In 1966, Bertrand Russell wrote “in four months, five times as many people died in Indonesia as in Vietnam in 12 years.”
A little known aspect of the genocide is the role of the United States. Much still remains unknown. Human Rights Watch has pushed unsuccessfully for years to have related U.S. government documents declassified. The reporter Kathy Kadane has documented that the United States played a significant role in the genocide by supplying the names of thousands of leftist activists, both communist and non-communist, to the Indonesian army. The lists of Indonesian Communist party leaders included over 5000 names from top echelons to village cadre. If true, this alone makes our government defacto accomplice to a mass murder.
In Kadane’s articles which appeared in major newspapers like the Boston Globe and the Washington Post in 1990, she quoted Robert J. Martens, a former member of the U.S. Embassy’s political section who was then a consultant to the State Department. Martens said,
“It really was a big help to the army. They probably killed a lot of people, and I probably have a lot of blood on my hands, but that’s not all bad. There’s a time when you have to strike hard at a decisive moment.”
According to Kadane, prior to the genocide, Martens had headed an embassy group of State Department and CIA officers that spent two years compiling the death lists that were delivered to the Indonesian army.
The United States also provided key logistical support to the Indonesian military to assist the slaughter, including jeeps and state-of-the-art radios which allowed U.S. operatives to listen in on what the Indonesian military was doing. The special radio system allowed for coordinated killing so the leadership in Jakarta could know what was happening on the islands. The radios filled a gap in army communications.
What is unique about the Indonesian genocide is that there has never been any public reckoning. Honest accounting of this history is still taboo in Indonesia. Many of the perpetrators are still in positions of power and under Indonesia law, they are immune from prosecution. Indonesia’s President, Joko Widodo, the first leader after General Suharto to have no ties to military or political elites, has refused to issue an apology to the survivors and victims’ families.
In Oppenheimer’s documentary, one of the death squad leaders says it is the victors who decide what is a war crime. That appears to be the case in Indonesia. The perpetrators are still proud of the mass murders. To date there is no Truth and Reconciliation Commission doing an investigation into what happened in 1965-1966.
The picture Oppenheimer presents of Indonesia is scary. Gangsters and paramilitary thugs operate freely, shaking down legitimate business people, shop owners and others. Corruption and graft appear to be a way of life. The population remains cowed, existing in a state of fear and silence. Those who had been associated with any type of progressive politics remain severely stigmatized. Oppenheimer describes a veritable shadow state where gangsters, paramilitaries, and the army are all beyond the law.
I would mention that Oppenheimer made an important companion documentary, The Look of Silence, released this year, that focuses more on the victims of the genocide. For those who want to learn more about these events, Oppenheimer’s documentaries are a good place to begin. Oppenheimer is no longer welcome in Indonesia.

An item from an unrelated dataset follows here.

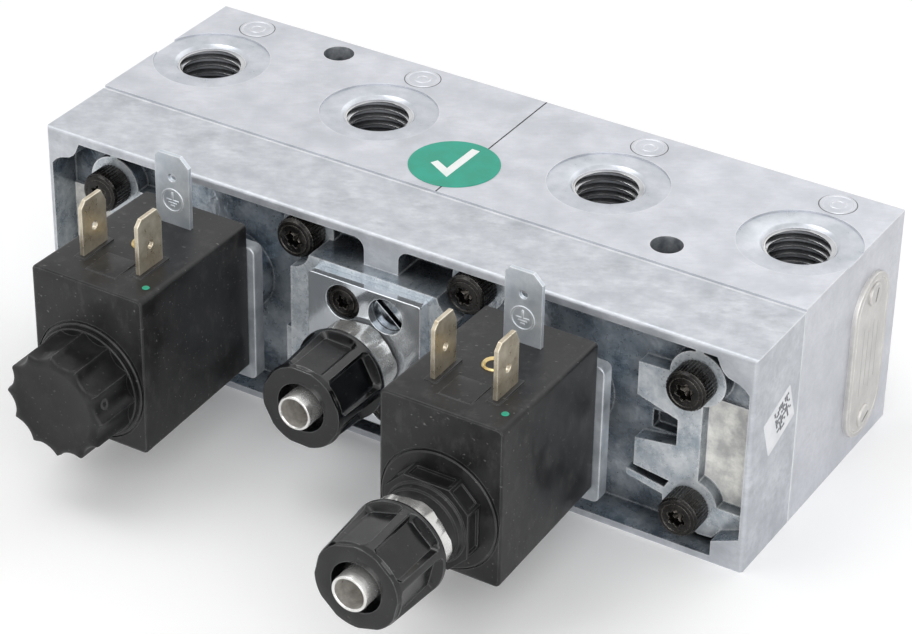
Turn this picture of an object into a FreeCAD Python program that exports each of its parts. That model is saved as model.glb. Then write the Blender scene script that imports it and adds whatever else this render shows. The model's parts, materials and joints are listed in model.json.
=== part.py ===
"""Two-solenoid pneumatic valve block, built in millimetres.

The origin is the middle of the bottom face. X runs along the length, Y from the
coils to the back, Z up. Every piece is one STEP file.
"""
import FreeCAD, Part

import math
import os

VEC = FreeCAD.Vector

# Block
BLOCK_LENGTH = 136.0
BLOCK_DEPTH = 54.0
CASTING_DEPTH = 16.3
CASTING_HEIGHT = 40.2
BODY_HEIGHT = 40.6
GASKET_THICK = 0.5
GASKET_INSET = 0.6
EDGE_ROUND = 0.7
SPLIT_CHAMFER = 0.15

# Recess of the front casting
RECESS_DEPTH = 6.3
RIM_TOP = 1.6
RIM_BOTTOM = 1.2
RIM_END = 1.0
RAISED_DEPTH = 3.5
RIM_GUSSET_BOTTOM = 2.9
RIM_GUSSET_SLOPE = 2.0
GUSSET_WIDTH = 4.8
ROUGH_FLOOR_RISE = 0.4
ROUGH_FLOOR_START = 1.2
ROUGH_FLOOR_BELOW_TOP = 4.2
ROUGH_FLOOR_BELOW_BOTTOM = 0.4
NOTCH_DEPTH = 8.3
NOTCH_GAP = 1.7
NOTCH_HEIGHT = 3.4
WEB_HALF_WIDTH = 3.3
WEB_CORNER = 2.0
ARM_GAP = 1.5
SPINE_WIDTH = 4.2
SPINE_RIB_HALF_WIDTH = 0.7
# Upper gusset's lower edge as (x, z) from the rim's inner corner
GUSSET_TOP_EDGE = (
    (-5.9, 0.0), (-5.5, -0.9), (-5.1, -1.8), (-4.6, -2.5), (-3.8, -3.1), (-2.8, -3.4), (-1.8, -3.7),
    (-0.8, -4.3), (0.0, -5.2),
)
# Arms towards the coil: heights from the upper and the lower screw at the arm's end and at the spine
ARM_UPPER_TOP = -0.3
ARM_UPPER_END = -6.5
ARM_UPPER_SPINE = -8.8
ARM_LOWER_SPINE = 10.3
ARM_LOWER_END = 9.2
ARM_LOWER_FOOT = 4.0
ARM_LOWER_FOOT_SPINE = 3.0
RIB_REACH = 1.2
RIB_END_TOP = 2.9
RIB_END_BOTTOM = 1.7
RIB_ROOT_TOP = 1.3
RIB_ROOT_BOTTOM = -0.3
# Wing from the lower screw to the rim as (x, z) from the screw; None is the rim
WING_EDGE = (
    (0.0, 1.1), (None, 1.1), (None, -2.0), (7.5, -2.1), (5.7, -3.1), (4.3, -4.9), (1.8, -5.1), (0.0, -4.0),
)

# Screws that hold the casting to the two bodies
SCREW_END_GAP = 11.6
SCREW_OUTER_BELOW_TOP = 9.3
SCREW_OUTER_Z_BOTTOM = 6.9
SCREW_INNER_X = 16.4
SCREW_INNER_BELOW_TOP = 5.3
SCREW_INNER_Z_BOTTOM = 5.7
SCREW_HEAD_RADIUS = 3.6
SCREW_HEAD_HEIGHT = 4.6
SCREW_HEAD_EDGE = 0.3
SCREW_SHANK_RADIUS = 2.0
SCREW_HOLE_RADIUS = 2.2
SCREW_REACH = 9.0
SCREW_BORE_SPARE = 0.7
SCREW_BOSS_RADIUS = 4.95
SCREW_HEAD_ROOM = 0.6
SOCKET_DEPTH = 2.3
SOCKET_ROOT_RADIUS = 1.15
SOCKET_LOBE_RADIUS = 0.42
SOCKET_LOBES = 6
SOCKET_TURN = 30.0
SOCKET_LOBE_SHARE = 0.4
KNURL_COUNT = 24
KNURL_DEPTH = 0.12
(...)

There are current efforts toward accountability. Last December, Senator Tom Udall, Democrat of New Mexico, introduced a “Sense of the Senate Resolution” condemning the 1965-1966 atrocities in Indonesia and calling for declassification of U.S. government files about the mass killings. The resolution also encourages the Indonesian government to acknowledge the massacres and to establish a truth commission.

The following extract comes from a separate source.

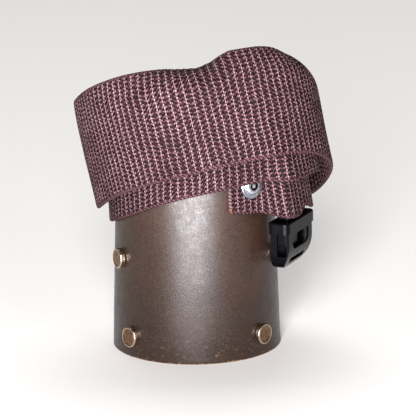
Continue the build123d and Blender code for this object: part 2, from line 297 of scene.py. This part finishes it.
def webbing(name, width, crest_highlight="80666b", mid="3f292d"):
    """Open ribbed weave: slanted stitches, a highlight painted on the rib threads, shade painted
    in the holes.
    """
    s = Shader(name)
    uv = s.node("ShaderNodeUVMap", uv_map="weave")
    sep = s.node("ShaderNodeSeparateXYZ")
    s.link(uv.outputs[0], sep.inputs[0])
    u = s.math("MULTIPLY", sep.outputs["X"], PER_METRE)
    v = s.math("MULTIPLY", sep.outputs["Y"], PER_METRE)
    comb = s.node("ShaderNodeCombineXYZ")
    s.link(u, comb.inputs[0])
    s.link(v, comb.inputs[1])
    flat = comb.outputs[0]
    drift = s.math("SUBTRACT", s.noise(flat, 9, 2, 0.5), 0.5)
    wobble = s.math("SUBTRACT", s.noise(flat, 1.5, 2, 0.6), 0.5)
    sway = s.math("SUBTRACT", s.noise(flat, 12, 1, 0.5), 0.5)
    # columns of half a rib: reach is 0 in a column's middle and 1 at its two borders
    u1 = s.math("ADD", u, s.math("MULTIPLY", wobble, 1.0))
    u1 = s.math("ADD", u1, s.math("MULTIPLY", drift, 1.4))
    cell = s.math("DIVIDE", u1, RIB / 2)
    half = s.math("SUBTRACT", s.math("FRACT", cell), 0.5)
    reach = s.math("MULTIPLY", s.math("ABSOLUTE", half), 2.0)
    column = s.math("FLOOR", cell)
    offset = s.math("SINE", s.math("MULTIPLY", column, HASH[0]))
    offset = s.math("FRACT", s.math("MULTIPLY", offset, HASH[1]))
    # slanted stitches, leaning one way or forming a V from place to place
    row = s.math("ADD", s.math("DIVIDE", v, STITCH), offset)
    row = s.math("ADD", row, s.math("MULTIPLY", half, s.remap(sway, -0.10, 0.10, -0.7, 0.7)))
    vee = s.remap(s.noise(flat, 15, 1, 0.5), 0.42, 0.58, 0.0, 0.5)
    row = s.math("ADD", row, s.math("MULTIPLY", reach, vee))
    row = s.math("ADD", row, s.math("MULTIPLY", wobble, 0.6))
    gap = s.math("ABSOLUTE", s.math("SUBTRACT", s.math("FRACT", row), 0.5))
    gap = s.math("MULTIPLY", gap, 2.0)
    fat = s.remap(s.noise(flat, 2.3, 1, 0.5), 0.35, 0.65, 0.42, 0.66)
    stitch = s.remap(gap, s.math("SUBTRACT", fat, 0.30), s.math("ADD", fat, 0.22), 1, 0)
    knot = s.remap(reach, 0.0, 0.55, 0.95, 0.60)
    stitch = s.math("MULTIPLY", stitch, knot)
    rib = s.math("FRACT", s.math("DIVIDE", u1, RIB))
    rib = s.math("ABSOLUTE", s.math("SUBTRACT", rib, 0.5))
    rib = s.math("MULTIPLY", rib, 2.0)
    stitch = s.math("MULTIPLY", stitch, s.remap(rib, 0, 1, 0.72, 1.05))
    # every second border carries a strong thread, and the others a thin one
    nearest = s.math("FRACT", s.math("MULTIPLY", s.math("ROUND", cell), 0.5))
    main = s.remap(nearest, 0.2, 0.3, 1, 0)
    warp = s.math("MULTIPLY", main, s.remap(reach, 0.40, 0.74, 0, 1.05))
    thin = s.math("MULTIPLY", s.math("SUBTRACT", 1.0, main), s.remap(reach, 0.62, 0.95, 0, 0.42))
    warp = s.math("ADD", warp, thin)
    ply = s.math("SINE", s.math("ADD", s.math("MULTIPLY", v, 4.2), s.math("MULTIPLY", u, 2.0)))
    warp = s.math("MULTIPLY", warp, s.remap(ply, -1, 1, 0.62, 0.96))
    strand = s.noise(flat, 0.28, 1, 0.6, stretch=(1.0, 0.6, 1.0))
    height = s.math("MAXIMUM", stitch, warp)
    height = s.math("ADD", height, s.math("MULTIPLY", s.math("SUBTRACT", strand, 0.5), 0.45))
    # bound edges: a tight cord along both sides
    edge_mm = s.math("MINIMUM", v, s.math("SUBTRACT", width, v))
    bound = s.remap(edge_mm, 1.1, 1.5, 1, 0)
    cord_row = s.math("ADD", s.math("DIVIDE", u, BINDING), s.math("MULTIPLY", edge_mm, 0.5))
    cord = s.math("ABSOLUTE", s.math("SUBTRACT", s.math("FRACT", cord_row), 0.5))
    cord = s.math("SUBTRACT", 0.7, s.math("MULTIPLY", s.math("POWER", cord, 2.0), 2.2))
    cord = s.math("ADD", cord, s.math("MULTIPLY", s.math("SUBTRACT", strand, 0.5), 0.5))
    height = s.math("ADD", s.math("MULTIPLY", height, s.math("SUBTRACT", 1.0, bound)),
                    s.math("MULTIPLY", cord, bound))
    # colour by thread height: the dark stops are painted shade in the holes and furrows, the
    # brightest stop a painted highlight on the crests, the middle the thread's own plum
    shade = s.ramp(
        height,
        (0.12, srgb("080304")),
        (0.36, srgb("281317")),
        (0.66, srgb(mid)),
        (0.98, srgb(crest_highlight)),
    )
    tone = s.noise(flat, 24, 3, 0.55)
    shade = s.mix(s.remap(tone, 0.40, 0.68, 0.0, 0.5), shade, srgb("9c7f7a"), "MULTIPLY")
    # worn, browner threads at the lower corner of the strap's first end
    loose = s.noise(flat, 0.7, 2, 0.7, stretch=(0.3, 1.0, 1.0))
    end = s.remap(s.math("ADD", u, s.math("MULTIPLY", loose, -3.0)), -1.2, -0.6, 1, 0)
    end = s.math("MULTIPLY", end, s.remap(v, 1.2, 4.5, 0.5, 0.0))
    shade = s.mix(end, shade, srgb("6b4c33"))
    s.set(base_color=shade, roughness=0.55, normal=s.bump(height, 0.55, 1.0))
    s.bsdf.inputs["Specular IOR Level"].default_value = 0.07
    return s.mat


plum_webbing = webbing("plum_webbing", WEB_W)
dark_webbing = webbing("dark_webbing", TAB_W, "43332f", "1f1416")
print("webbing:", plum_webbing.name, dark_webbing.name)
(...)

On November 10-13, the International People’s Tribunal on 1965 Crimes against Humanity in Indonesia will meet at the Hague. This tribunal of experts in human rights law and Asian history was established to examine the mass killings and other crimes against humanity in Indonesia. The Tribunal is an initiative of the International People’s Tribunal 1965 Foundation which was set up in 2013 by a group of victims in exile and in Indonesia, as well as human rights activists, intellectuals, artists, journalists and academics. The Tribunal follows in the tradition of the Russell Tribunal which investigated war crimes in Vietnam.
The Tribunal has charged Indonesia with the commission of crimes against humanity and with violations of international law. The prosecution case is based on extensive inquiry carried out by a large group of researchers. Material brought forward will include documentary evidence, witness testimonies, victim impact statements, and audio and visual materials. Among the crimes alleged are murder, enslavement, torture, sexual violence, unjust imprisonment, enforced disappearance and persecution though propaganda.
The judges of the Tribunal will examine the evidence presented by the prosecution, develop an accurate historical record and apply principles of international customary law. public international law and Indonesian law to the facts found. They plan to read their verdict in Geneva next year.
The Tribunal is not a criminal court. It has no power of enforcement but it hopes to shatter and puncture the culture of impunity around these events.
The website of the Tribunal is http://www.1965tribunal.org. Since this Tribunal has received virtually no publicity in the United States, I would encourage readers to read the indictment, which is readily accessible on the website. While much of the focus is on Indonesia, the Unites States, the United Kingdom , and Australia are also charged with knowingly aiding and assisting the State of Indonesia with commission of crimes against humanity and serious breaches of international law.
The historian Gabriel Kolko accurately summarized these events. He wrote:
“The “final solution” to the Communist problem in Indonesia was certainly one of the most barbaric acts of inhumanity in a century that has seen a great deal of it; it surely ranks as a war crime of the same type as those the Nazis perpetrated. No single American action in the period after 1945 was as bloodthirsty as its role in Indonesia, for it tried to initiate the massacre, and it did everything in its power to encourage Suharto, including equipping his killers, to see the physical liquidation of the Indonesian Communist Party was carried through to its culmination. Not a single one of its officials in Washington or Jakarta questioned the policy on either ethical or political grounds…”
History is about what we remember from the past. Some events survive in memory and some are gone into a black hole. I do think how we disappeared a genocide in which our nation is implicated deserves further consideration.